Set down exactly, please, each line from the one containing "plate = pie_plate()" through the one containing "obj.data.transform(world)", both lines included, and no other line.
^^^^
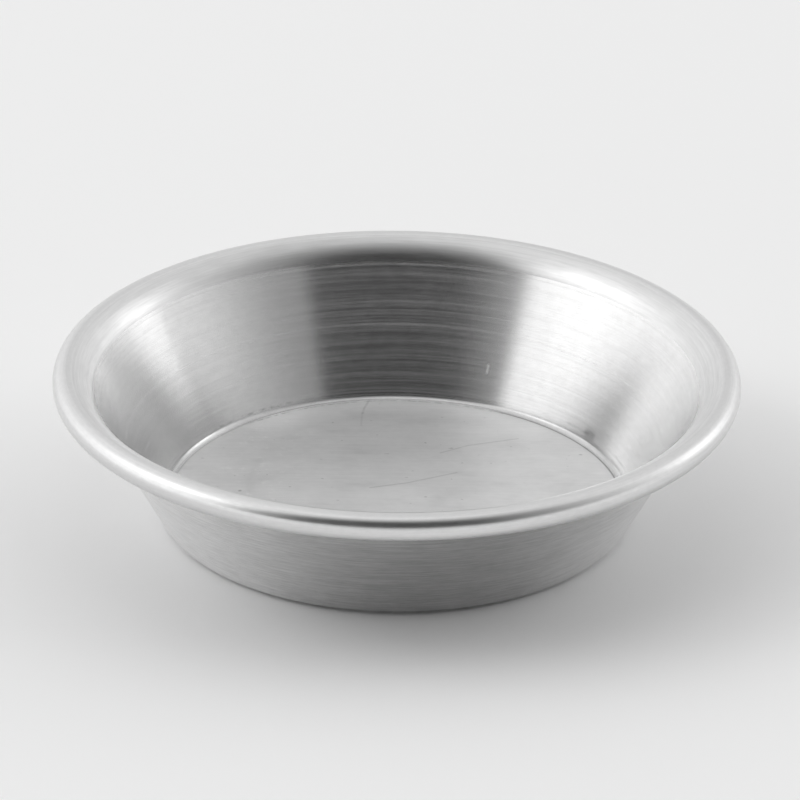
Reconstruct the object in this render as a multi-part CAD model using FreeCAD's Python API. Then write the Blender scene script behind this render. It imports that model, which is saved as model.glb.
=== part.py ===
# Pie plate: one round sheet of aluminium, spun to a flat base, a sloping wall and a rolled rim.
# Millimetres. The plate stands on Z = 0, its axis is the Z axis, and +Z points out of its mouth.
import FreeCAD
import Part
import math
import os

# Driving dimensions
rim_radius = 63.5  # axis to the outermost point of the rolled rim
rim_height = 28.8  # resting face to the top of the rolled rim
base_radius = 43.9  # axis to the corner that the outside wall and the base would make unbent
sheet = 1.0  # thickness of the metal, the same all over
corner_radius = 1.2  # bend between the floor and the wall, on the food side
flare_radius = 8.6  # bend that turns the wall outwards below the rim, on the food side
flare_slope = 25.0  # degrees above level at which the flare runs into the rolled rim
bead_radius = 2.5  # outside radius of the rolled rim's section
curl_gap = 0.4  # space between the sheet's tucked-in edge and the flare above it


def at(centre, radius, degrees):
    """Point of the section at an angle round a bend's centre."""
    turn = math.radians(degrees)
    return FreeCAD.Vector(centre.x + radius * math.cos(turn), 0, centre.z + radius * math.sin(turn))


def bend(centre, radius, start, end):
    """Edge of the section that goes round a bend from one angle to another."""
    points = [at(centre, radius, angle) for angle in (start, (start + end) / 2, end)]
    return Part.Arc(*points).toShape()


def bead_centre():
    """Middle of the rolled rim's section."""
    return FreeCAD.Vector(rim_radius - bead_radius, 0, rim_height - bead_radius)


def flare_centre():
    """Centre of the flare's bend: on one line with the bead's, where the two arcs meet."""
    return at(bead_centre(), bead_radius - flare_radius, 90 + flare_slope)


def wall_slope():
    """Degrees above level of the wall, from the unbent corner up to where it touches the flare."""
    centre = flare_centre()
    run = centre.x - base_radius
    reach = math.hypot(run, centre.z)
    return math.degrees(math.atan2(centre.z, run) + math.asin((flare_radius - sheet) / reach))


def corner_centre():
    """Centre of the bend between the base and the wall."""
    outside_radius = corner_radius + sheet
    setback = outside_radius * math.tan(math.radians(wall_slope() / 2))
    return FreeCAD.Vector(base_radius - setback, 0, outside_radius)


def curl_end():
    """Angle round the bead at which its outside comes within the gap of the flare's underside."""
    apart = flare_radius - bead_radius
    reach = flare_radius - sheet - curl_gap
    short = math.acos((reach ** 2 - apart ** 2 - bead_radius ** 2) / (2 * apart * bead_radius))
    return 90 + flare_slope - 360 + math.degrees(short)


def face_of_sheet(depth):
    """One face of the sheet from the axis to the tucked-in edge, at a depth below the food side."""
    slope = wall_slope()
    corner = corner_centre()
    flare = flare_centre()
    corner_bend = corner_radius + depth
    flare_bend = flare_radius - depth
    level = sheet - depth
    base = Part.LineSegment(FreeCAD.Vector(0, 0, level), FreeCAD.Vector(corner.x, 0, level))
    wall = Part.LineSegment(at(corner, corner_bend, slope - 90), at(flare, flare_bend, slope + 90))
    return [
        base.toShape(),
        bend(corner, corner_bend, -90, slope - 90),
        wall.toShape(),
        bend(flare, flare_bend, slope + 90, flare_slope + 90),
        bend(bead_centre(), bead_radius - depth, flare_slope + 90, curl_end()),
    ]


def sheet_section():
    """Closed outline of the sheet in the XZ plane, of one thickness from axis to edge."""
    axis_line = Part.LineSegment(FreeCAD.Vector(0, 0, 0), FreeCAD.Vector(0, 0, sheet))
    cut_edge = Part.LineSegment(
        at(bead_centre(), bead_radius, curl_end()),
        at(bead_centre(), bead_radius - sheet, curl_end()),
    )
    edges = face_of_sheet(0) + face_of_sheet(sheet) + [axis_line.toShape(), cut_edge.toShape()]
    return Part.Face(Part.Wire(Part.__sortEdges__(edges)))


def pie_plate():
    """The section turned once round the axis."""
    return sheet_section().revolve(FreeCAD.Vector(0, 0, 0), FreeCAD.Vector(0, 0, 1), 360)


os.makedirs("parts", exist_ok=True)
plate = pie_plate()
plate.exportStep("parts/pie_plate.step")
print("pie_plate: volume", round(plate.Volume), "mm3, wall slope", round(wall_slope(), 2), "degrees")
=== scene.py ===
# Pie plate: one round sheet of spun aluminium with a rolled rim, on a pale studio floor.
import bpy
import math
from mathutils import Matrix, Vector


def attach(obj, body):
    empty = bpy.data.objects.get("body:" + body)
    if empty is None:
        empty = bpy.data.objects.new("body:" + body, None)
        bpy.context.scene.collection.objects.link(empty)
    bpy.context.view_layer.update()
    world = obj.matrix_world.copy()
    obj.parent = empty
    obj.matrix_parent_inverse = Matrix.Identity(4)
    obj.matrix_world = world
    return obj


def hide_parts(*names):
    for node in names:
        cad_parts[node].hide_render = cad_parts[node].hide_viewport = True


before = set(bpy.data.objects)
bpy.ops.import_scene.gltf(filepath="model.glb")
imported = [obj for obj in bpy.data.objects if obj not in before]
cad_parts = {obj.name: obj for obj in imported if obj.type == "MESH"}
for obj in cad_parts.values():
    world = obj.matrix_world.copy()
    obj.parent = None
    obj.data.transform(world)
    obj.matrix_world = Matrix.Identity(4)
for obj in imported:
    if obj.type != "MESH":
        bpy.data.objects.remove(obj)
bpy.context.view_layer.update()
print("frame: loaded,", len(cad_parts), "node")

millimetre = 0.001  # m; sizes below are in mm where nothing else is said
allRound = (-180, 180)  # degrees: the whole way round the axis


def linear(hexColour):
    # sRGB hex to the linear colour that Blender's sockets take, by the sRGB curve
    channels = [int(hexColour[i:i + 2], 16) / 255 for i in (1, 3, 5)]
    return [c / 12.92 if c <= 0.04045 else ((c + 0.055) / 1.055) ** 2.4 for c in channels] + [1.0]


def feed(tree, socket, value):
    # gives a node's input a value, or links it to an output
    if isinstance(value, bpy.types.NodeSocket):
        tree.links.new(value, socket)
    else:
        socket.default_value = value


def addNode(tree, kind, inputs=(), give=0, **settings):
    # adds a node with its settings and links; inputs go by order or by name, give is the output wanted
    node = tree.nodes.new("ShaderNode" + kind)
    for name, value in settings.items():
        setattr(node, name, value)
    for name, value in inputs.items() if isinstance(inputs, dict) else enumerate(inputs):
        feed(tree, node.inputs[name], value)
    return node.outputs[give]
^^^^
EXPECTED ANSWER:
plate = pie_plate()
plate.exportStep("parts/pie_plate.step")
print("pie_plate: volume", round(plate.Volume), "mm3, wall slope", round(wall_slope(), 2), "degrees")
=== scene.py ===
# Pie plate: one round sheet of spun aluminium with a rolled rim, on a pale studio floor.
import bpy
import math
from mathutils import Matrix, Vector


def attach(obj, body):
    empty = bpy.data.objects.get("body:" + body)
    if empty is None:
        empty = bpy.data.objects.new("body:" + body, None)
        bpy.context.scene.collection.objects.link(empty)
    bpy.context.view_layer.update()
    world = obj.matrix_world.copy()
    obj.parent = empty
    obj.matrix_parent_inverse = Matrix.Identity(4)
    obj.matrix_world = world
    return obj


def hide_parts(*names):
    for node in names:
        cad_parts[node].hide_render = cad_parts[node].hide_viewport = True


before = set(bpy.data.objects)
bpy.ops.import_scene.gltf(filepath="model.glb")
imported = [obj for obj in bpy.data.objects if obj not in before]
cad_parts = {obj.name: obj for obj in imported if obj.type == "MESH"}
for obj in cad_parts.values():
    world = obj.matrix_world.copy()
    obj.parent = None
    obj.data.transform(world)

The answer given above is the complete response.